Of course, I'll be screwed when it comes time to pay for my tuition, and I don't have any room left on my credit card, and no money saved up. But the month now is May, and I don't have to pay tuition until September.

As you can tell, my spending habits haven't changed since I was eighteen. One day, while in my dorm room, I received a telemarketed offer for a credit card. I might have been wary of a telemarketing offer, however, this credit card offer was being made exclusively to members of one of those national honor societies of which I was a member. I felt special and privileged to be receiving such an offer. So I obtained a credit card, and I have live in the Hell of Debt for fourteen years.

However, I'm not financially irresponsible. Actually, I'm being patriotic. My budget looks a lot like Bush's proposed budget.

I want a Babylon 5 DVD, and Bush wants to increased military spending to $400 billion. Just like I'm going to make a small sacrifice of eating ramen, Bush will be making a small sacrifice slashing education and social services. Just as I don't have the income to afford the DVD, Bush is actually cutting taxes to benefit the wealthiest of Americans. And just like I'm not going to have any money for tuition in a few months, it won't be too long before soaring deficets break the social security system.

Bush may have had a C average at Yale, but I bet he got an A in Reaganomics.

Theoretically, giving money to a bunch of rich folk, while keeping the money of poor folk like me, will help the economy. No, I'm not using the correct rheteoric. The money isn't going to rich folk, but to businesses. By coincidence, the big business that will benefit from the dividend tax break are owned by rich folk. The reason that giving money to rich folk- sorry, businesses- will create jobs is because the rich folk are selfless, generous people, who want nothing more to spend their money for the benefit of poor folk. They would never give CEOs obscene raises or squirrel the money away to hold out over bad economic times. The rich folk are certainly wiser in use of money than poor folk. While we poor folk might waste our money on frivilous things, like donations to Democratic presidental candidates, those rich folk will spend their money on wise things, like donations to Bush's re-election campaign.
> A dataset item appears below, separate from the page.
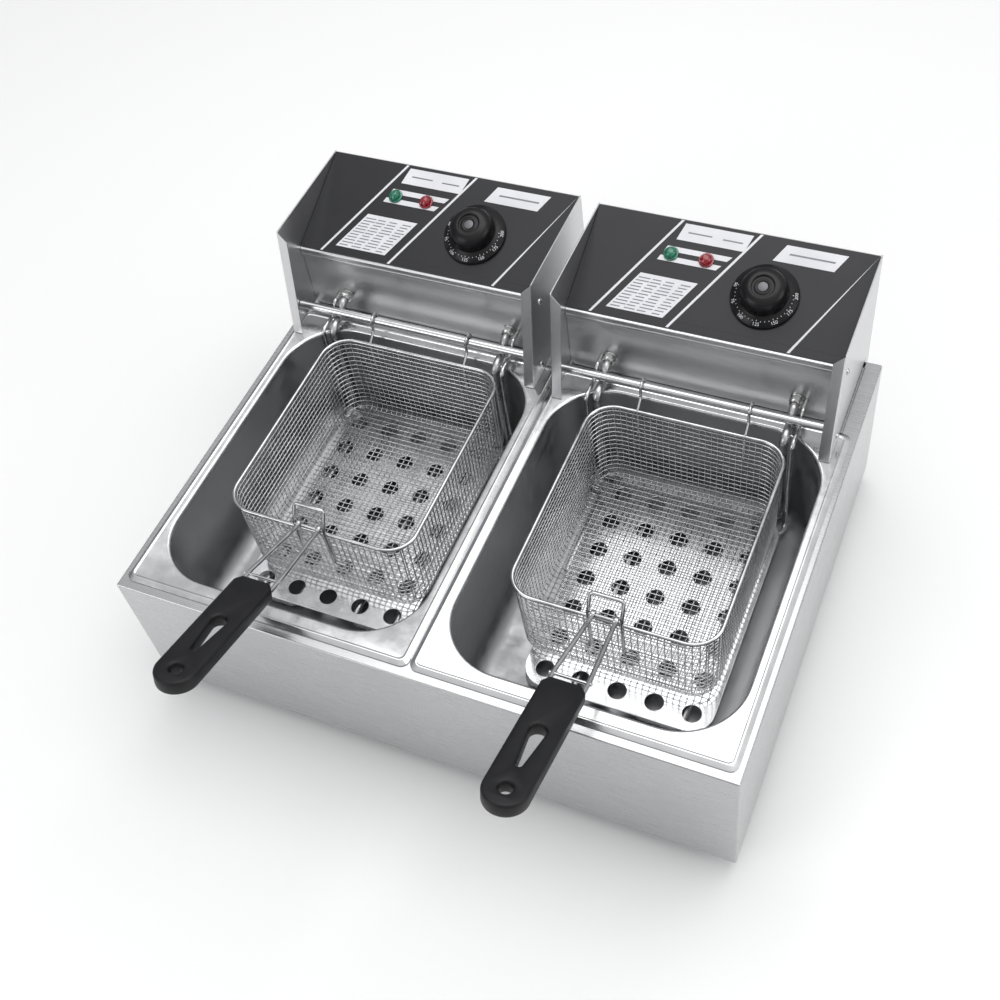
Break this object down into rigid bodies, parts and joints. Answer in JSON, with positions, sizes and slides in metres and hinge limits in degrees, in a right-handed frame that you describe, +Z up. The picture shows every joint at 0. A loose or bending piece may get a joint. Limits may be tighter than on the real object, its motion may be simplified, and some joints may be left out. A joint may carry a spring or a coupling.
{
  "type": "countertop deep fryer",
  "caption": "Countertop electric deep fryer: stainless casing with side-by-side lift-out oil tanks, control heads with knob and lamps, and hung wire baskets with folding handles.",
  "frame": {"origin": "middle of the whole object's footprint, on the worktop under the feet", "axes": "+X to the right as the user faces the fryer, +Y away from the user (handles point to -Y), +Z up"},
  "size_m": [0.56, 0.589, 0.2845],
  "materials": {
    "brushed_steel": "satin stainless sheet",
    "polished_steel": "bright drawn stainless",
    "basket_wire": "bright plated wire",
    "element_sheath": "dull steel tube",
    "plated_fitting": "bright nickel plate",
    "galvanised_steel": "dull zinc-coated sheet",
    "black_fascia": "semi-gloss black film on sheet",
    "black_plastic": "satin black moulding",
    "red_plastic": "glossy red moulding",
    "cream_plastic": "matt cream moulding",
    "green_lens": "translucent green lens",
    "red_lens": "translucent red lens",
    "foot_rubber": "matt black rubber"
  },
  "bodies": {
    "casing": {"casing_shell": "brushed_steel", "rear_deck": "brushed_steel", "base_plate": "galvanised_steel", "centre_bar": "brushed_steel", "foot_front_left": "foot_rubber", "foot_front_right": "foot_rubber", "foot_rear_left": "foot_rubber", "foot_rear_right": "foot_rubber"},
    "left_tank_body": {"left_tank": "polished_steel"},
    "left_head": {"left_heating_element": "element_sheath", "left_head_side_left": "brushed_steel", "left_head_side_right": "brushed_steel", "left_element_nut_left": "plated_fitting", "left_element_nut_right": "plated_fitting", "left_thermostat_probe": "polished_steel", "left_limit_probe": "polished_steel", "left_guard_plate": "polished_steel", "left_head_tray": "brushed_steel", "left_back_cover": "brushed_steel", "left_control_panel": "black_fascia", "left_cord_gland": "black_plastic", "left_limit_switch": "cream_plastic", "left_thermostat": "galvanised_steel", "left_green_lamp": "green_lens", "left_red_lamp": "red_lens", "left_hanging_rod": "polished_steel", "left_terminal_block": "cream_plastic"},
    "left_knob_body": {"left_knob": "black_plastic", "left_knob_spindle": "plated_fitting"},
    "left_reset_body": {"left_reset_button": "red_plastic"},
    "left_basket": {"left_basket_mesh": "basket_wire", "left_basket_frame": "basket_wire"},
    "left_handle": {"left_handle_wire": "basket_wire", "left_handle_grip": "black_plastic"},
    "right_tank_body": {"right_tank": "polished_steel"},
    "right_head": {"right_heating_element": "element_sheath", "right_head_side_left": "brushed_steel", "right_head_side_right": "brushed_steel", "right_element_nut_left": "plated_fitting", "right_element_nut_right": "plated_fitting", "right_thermostat_probe": "polished_steel", "right_limit_probe": "polished_steel", "right_guard_plate": "polished_steel", "right_head_tray": "brushed_steel", "right_back_cover": "brushed_steel", "right_control_panel": "black_fascia", "right_cord_gland": "black_plastic", "right_limit_switch": "cream_plastic", "right_thermostat": "galvanised_steel", "right_green_lamp": "green_lens", "right_red_lamp": "red_lens", "right_hanging_rod": "polished_steel", "right_terminal_block": "cream_plastic"},
    "right_knob_body": {"right_knob": "black_plastic", "right_knob_spindle": "plated_fitting"},
    "right_reset_body": {"right_reset_button": "red_plastic"},
    "right_basket": {"right_basket_mesh": "basket_wire", "right_basket_frame": "basket_wire"},
    "right_handle": {"right_handle_wire": "basket_wire", "right_handle_grip": "black_plastic"}
  },
  "joints": [
    {"name": "left_tank_lift", "type": "slide", "parent": "casing", "child": "left_tank_body", "axis": [0, 0, 1], "range_m": [0, 0.13]},
    {"name": "left_head_lift", "type": "slide", "parent": "left_tank_body", "child": "left_head", "axis": [0, 0, 1], "range_m": [0, 0.13]},
    {"name": "left_knob_turn", "type": "hinge", "parent": "left_head", "child": "left_knob_body", "pos_m": [-0.09975, 0.22198, 0.25642], "axis": [0, 0.3827, -0.9239], "range_deg": [0, 280]},
    {"name": "left_reset_press", "type": "slide", "parent": "left_head", "child": "left_reset_body", "axis": [0, -1, 0], "range_m": [0, 0.003], "stiffness_N_per_m": 200, "springref_m": -0.003},
    {"name": "left_basket_lift", "type": "slide", "parent": "left_head", "child": "left_basket", "axis": [0, 0, 1], "range_m": [0, 0.11]},
    {"name": "left_handle_fold", "type": "hinge", "parent": "left_basket", "child": "left_handle", "pos_m": [-0.13775, -0.08191, 0.1755], "axis": [-1, 0, 0], "range_deg": [0, 80]},
    {"name": "right_tank_lift", "type": "slide", "parent": "casing", "child": "right_tank_body", "axis": [0, 0, 1], "range_m": [0, 0.13]},
    {"name": "right_head_lift", "type": "slide", "parent": "right_tank_body", "child": "right_head", "axis": [0, 0, 1], "range_m": [0, 0.13]},
    {"name": "right_knob_turn", "type": "hinge", "parent": "right_head", "child": "right_knob_body", "pos_m": [0.17755, 0.21728, 0.25642], "axis": [0, 0.3827, -0.9239], "range_deg": [0, 280]},
    {"name": "right_reset_press", "type": "slide", "parent": "right_head", "child": "right_reset_body", "axis": [0, -1, 0], "range_m": [0, 0.003], "stiffness_N_per_m": 200, "springref_m": -0.003},
    {"name": "right_basket_lift", "type": "slide", "parent": "right_head", "child": "right_basket", "axis": [0, 0, 1], "range_m": [0, 0.11]},
    {"name": "right_handle_fold", "type": "hinge", "parent": "right_basket", "child": "right_handle", "pos_m": [0.13775, -0.08661, 0.1755], "axis": [-1, 0, 0], "range_deg": [0, 80]}
  ]
}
It gets even better, because the military spending helps the rich folk even more. Increased military capability means more regime changes, with associated rebuilding projects. The rebuilding contracts are awarded to the rich folk, especially the ones who contribute to Bush's re-election campaign, and even more especially the ones who know Bush's vice president. The rebuilding doesn't cost American citizens, because much of it is paid for with resources stolen from the overthrown country. (Of course, you already paid for the military to overthrow it in the first place, but you should have forgotten that by now.)

There will never be a lack of countries to overthrow. Part of the new military spending is for development of low-yield nuclear weapons. This ought to scare countries like North Korea and Iran into stepping up their own nuclear programs, in a futile attempt to keep pace with ours. And when those other countries try to emulate the United States' nuclear prowess, then that's a perfect pretext for keeping the world safe by overthrowing the evil countries developing weapons of mass destruction.

This makes other countries scared, and they try to develop nuclear weapons to deter the United States. That gives the United States a justification for more military spending to go and invade those new countries, which scares even more countries, and the whole cycle continues like one wacky perpetual motion machine.

The beauty of it is that the poor folk pay for the means, and the rich folk benefit from it.

It goes on until (1) the United States' economy collapses and joins the former Soviet Union in the where-are-they-now file, or (2) Americans somehow get a clue and vote for a good president.

If that second option happens, I'll take a look at my own personal budget and try to make it sensible. Until then, Reaganomics for everyone!